START Given records
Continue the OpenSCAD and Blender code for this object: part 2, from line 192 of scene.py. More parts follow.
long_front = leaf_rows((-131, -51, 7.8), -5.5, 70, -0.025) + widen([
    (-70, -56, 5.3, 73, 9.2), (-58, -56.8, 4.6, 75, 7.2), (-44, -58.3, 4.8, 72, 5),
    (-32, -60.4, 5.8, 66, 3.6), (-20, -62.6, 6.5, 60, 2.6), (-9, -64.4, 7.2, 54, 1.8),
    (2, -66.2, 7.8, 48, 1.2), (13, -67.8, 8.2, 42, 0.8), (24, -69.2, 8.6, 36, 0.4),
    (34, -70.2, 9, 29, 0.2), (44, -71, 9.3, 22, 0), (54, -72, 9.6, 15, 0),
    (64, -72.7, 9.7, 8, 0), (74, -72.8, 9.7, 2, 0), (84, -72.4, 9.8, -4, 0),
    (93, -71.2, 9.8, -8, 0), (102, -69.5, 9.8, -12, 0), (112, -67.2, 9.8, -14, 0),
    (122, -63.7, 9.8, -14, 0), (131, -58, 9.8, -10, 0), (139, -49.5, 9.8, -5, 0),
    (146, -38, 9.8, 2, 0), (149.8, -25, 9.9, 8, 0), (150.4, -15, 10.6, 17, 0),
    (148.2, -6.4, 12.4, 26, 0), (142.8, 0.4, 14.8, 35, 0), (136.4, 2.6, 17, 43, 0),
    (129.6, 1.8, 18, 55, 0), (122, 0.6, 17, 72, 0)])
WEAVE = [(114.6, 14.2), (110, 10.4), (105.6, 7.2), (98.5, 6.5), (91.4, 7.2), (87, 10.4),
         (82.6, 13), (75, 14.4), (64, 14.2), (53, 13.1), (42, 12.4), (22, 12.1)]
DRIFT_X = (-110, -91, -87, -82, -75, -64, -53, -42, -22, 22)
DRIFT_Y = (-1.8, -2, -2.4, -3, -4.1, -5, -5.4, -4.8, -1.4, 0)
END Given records
START Given records
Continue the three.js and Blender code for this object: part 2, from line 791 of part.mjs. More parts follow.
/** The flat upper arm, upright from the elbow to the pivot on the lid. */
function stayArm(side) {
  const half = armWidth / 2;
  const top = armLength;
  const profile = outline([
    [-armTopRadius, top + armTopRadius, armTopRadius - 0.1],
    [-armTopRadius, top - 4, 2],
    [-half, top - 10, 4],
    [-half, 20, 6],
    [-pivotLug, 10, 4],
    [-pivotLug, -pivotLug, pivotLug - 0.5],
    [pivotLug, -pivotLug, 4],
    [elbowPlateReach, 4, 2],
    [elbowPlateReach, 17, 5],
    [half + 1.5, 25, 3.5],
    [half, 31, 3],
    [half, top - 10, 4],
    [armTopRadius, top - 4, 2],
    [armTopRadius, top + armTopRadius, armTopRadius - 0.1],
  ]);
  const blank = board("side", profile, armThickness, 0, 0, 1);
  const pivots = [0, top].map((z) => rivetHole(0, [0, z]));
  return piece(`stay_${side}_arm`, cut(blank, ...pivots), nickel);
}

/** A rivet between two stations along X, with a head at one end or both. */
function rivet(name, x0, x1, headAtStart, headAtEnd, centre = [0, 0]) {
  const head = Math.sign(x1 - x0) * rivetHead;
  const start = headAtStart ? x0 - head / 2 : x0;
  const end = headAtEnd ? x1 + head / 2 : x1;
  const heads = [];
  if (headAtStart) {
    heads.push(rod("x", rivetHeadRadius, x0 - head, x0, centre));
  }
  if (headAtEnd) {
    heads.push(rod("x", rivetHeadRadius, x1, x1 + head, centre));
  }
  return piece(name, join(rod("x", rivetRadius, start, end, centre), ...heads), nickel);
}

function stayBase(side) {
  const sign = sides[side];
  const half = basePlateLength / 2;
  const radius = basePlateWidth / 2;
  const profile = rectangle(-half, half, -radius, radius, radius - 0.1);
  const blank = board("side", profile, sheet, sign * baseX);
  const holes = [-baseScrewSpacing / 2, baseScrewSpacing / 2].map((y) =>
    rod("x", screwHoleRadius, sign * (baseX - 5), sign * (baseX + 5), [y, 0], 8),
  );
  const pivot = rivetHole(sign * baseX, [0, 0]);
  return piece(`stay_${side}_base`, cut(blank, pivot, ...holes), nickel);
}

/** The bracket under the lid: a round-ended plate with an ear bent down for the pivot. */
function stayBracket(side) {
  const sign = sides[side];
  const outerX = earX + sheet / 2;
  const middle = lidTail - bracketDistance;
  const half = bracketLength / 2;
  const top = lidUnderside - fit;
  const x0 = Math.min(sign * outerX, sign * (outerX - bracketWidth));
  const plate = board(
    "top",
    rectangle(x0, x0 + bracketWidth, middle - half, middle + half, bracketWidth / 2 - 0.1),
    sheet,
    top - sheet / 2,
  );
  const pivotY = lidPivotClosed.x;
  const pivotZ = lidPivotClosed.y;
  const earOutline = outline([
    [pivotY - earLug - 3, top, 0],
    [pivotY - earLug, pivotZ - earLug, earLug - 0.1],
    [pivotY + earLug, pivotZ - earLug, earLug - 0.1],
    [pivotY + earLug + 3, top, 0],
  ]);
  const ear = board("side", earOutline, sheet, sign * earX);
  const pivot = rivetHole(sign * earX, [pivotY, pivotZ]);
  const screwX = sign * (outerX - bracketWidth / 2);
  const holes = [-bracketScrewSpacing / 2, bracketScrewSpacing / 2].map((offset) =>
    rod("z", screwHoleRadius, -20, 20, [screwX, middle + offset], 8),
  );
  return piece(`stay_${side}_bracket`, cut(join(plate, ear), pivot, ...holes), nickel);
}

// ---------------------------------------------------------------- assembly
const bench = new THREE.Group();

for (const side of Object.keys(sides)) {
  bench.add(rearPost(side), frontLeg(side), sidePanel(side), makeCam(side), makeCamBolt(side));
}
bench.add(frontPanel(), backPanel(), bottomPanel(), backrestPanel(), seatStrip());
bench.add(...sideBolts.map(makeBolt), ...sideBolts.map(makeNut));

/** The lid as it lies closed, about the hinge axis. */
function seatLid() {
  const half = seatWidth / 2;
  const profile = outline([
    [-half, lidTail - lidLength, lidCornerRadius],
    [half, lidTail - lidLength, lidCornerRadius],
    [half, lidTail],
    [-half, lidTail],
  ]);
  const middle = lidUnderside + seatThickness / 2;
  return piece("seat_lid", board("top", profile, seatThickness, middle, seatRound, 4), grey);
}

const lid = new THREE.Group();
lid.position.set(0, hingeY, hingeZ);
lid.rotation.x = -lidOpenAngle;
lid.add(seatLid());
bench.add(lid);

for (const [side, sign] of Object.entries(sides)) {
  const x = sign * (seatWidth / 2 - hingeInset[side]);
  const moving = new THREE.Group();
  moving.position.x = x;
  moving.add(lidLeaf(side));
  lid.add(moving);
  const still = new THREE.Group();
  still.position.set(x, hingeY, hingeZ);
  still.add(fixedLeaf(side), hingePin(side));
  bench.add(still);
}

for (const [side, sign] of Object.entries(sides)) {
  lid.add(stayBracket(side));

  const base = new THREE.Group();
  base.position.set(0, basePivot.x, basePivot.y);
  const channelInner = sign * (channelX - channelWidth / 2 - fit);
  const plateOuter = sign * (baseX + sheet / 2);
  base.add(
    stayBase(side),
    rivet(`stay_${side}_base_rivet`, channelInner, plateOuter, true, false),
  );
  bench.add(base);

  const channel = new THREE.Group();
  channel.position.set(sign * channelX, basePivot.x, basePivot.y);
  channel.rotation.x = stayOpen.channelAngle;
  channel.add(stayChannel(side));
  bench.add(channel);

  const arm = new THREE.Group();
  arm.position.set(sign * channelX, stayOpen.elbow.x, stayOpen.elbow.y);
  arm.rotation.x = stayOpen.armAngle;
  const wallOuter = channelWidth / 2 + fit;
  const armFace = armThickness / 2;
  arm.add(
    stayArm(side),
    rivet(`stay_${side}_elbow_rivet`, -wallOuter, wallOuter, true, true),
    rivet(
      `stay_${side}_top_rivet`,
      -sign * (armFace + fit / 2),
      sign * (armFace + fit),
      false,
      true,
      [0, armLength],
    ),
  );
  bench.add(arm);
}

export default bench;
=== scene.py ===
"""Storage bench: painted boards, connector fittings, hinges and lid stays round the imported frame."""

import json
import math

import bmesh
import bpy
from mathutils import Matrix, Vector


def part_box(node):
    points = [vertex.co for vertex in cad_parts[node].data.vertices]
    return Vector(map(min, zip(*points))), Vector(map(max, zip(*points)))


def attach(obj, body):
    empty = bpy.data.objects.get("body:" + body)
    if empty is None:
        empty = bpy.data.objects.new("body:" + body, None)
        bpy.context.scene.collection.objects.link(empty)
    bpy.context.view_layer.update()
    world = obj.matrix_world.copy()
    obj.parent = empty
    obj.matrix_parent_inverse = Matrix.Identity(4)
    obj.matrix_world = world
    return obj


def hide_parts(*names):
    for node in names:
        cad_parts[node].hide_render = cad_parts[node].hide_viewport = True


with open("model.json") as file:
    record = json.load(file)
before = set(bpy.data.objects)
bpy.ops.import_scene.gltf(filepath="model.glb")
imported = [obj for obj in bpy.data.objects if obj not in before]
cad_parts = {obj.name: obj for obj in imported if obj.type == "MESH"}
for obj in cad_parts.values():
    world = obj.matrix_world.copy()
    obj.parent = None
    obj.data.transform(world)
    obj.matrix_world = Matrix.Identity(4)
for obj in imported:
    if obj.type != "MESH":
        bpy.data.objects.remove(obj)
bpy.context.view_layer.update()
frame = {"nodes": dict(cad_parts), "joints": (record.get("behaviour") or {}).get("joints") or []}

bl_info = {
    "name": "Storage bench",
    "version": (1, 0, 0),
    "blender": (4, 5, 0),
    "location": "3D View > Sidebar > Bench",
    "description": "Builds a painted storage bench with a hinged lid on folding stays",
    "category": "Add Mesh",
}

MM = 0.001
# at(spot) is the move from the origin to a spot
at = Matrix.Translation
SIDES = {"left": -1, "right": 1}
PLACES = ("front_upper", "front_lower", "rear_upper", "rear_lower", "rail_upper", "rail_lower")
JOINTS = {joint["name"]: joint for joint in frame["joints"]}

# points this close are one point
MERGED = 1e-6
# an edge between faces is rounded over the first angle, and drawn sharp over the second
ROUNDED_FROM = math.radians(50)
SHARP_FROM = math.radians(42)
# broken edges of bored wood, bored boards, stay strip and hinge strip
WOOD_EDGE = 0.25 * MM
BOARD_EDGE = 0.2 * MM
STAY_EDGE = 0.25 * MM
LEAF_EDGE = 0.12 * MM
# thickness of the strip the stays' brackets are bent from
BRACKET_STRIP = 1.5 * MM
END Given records
Task description
This exercise asks for the lines from the line with "const channel = new THREE.Group();" to the line with "bpy.data.objects.remove(obj)", both lines included, set down exactly and with nothing else.

Written response
  const channel = new THREE.Group();
  channel.position.set(sign * channelX, basePivot.x, basePivot.y);
  channel.rotation.x = stayOpen.channelAngle;
  channel.add(stayChannel(side));
  bench.add(channel);

  const arm = new THREE.Group();
  arm.position.set(sign * channelX, stayOpen.elbow.x, stayOpen.elbow.y);
  arm.rotation.x = stayOpen.armAngle;
  const wallOuter = channelWidth / 2 + fit;
  const armFace = armThickness / 2;
  arm.add(
    stayArm(side),
    rivet(`stay_${side}_elbow_rivet`, -wallOuter, wallOuter, true, true),
    rivet(
      `stay_${side}_top_rivet`,
      -sign * (armFace + fit / 2),
      sign * (armFace + fit),
      false,
      true,
      [0, armLength],
    ),
  );
  bench.add(arm);
}

export default bench;
=== scene.py ===
"""Storage bench: painted boards, connector fittings, hinges and lid stays round the imported frame."""

import json
import math

import bmesh
import bpy
from mathutils import Matrix, Vector


def part_box(node):
    points = [vertex.co for vertex in cad_parts[node].data.vertices]
    return Vector(map(min, zip(*points))), Vector(map(max, zip(*points)))


def attach(obj, body):
    empty = bpy.data.objects.get("body:" + body)
    if empty is None:
        empty = bpy.data.objects.new("body:" + body, None)
        bpy.context.scene.collection.objects.link(empty)
    bpy.context.view_layer.update()
    world = obj.matrix_world.copy()
    obj.parent = empty
    obj.matrix_parent_inverse = Matrix.Identity(4)
    obj.matrix_world = world
    return obj


def hide_parts(*names):
    for node in names:
        cad_parts[node].hide_render = cad_parts[node].hide_viewport = True


with open("model.json") as file:
    record = json.load(file)
before = set(bpy.data.objects)
bpy.ops.import_scene.gltf(filepath="model.glb")
imported = [obj for obj in bpy.data.objects if obj not in before]
cad_parts = {obj.name: obj for obj in imported if obj.type == "MESH"}
for obj in cad_parts.values():
    world = obj.matrix_world.copy()
    obj.parent = None
    obj.data.transform(world)
    obj.matrix_world = Matrix.Identity(4)
for obj in imported:
    if obj.type != "MESH":
        bpy.data.objects.remove(obj)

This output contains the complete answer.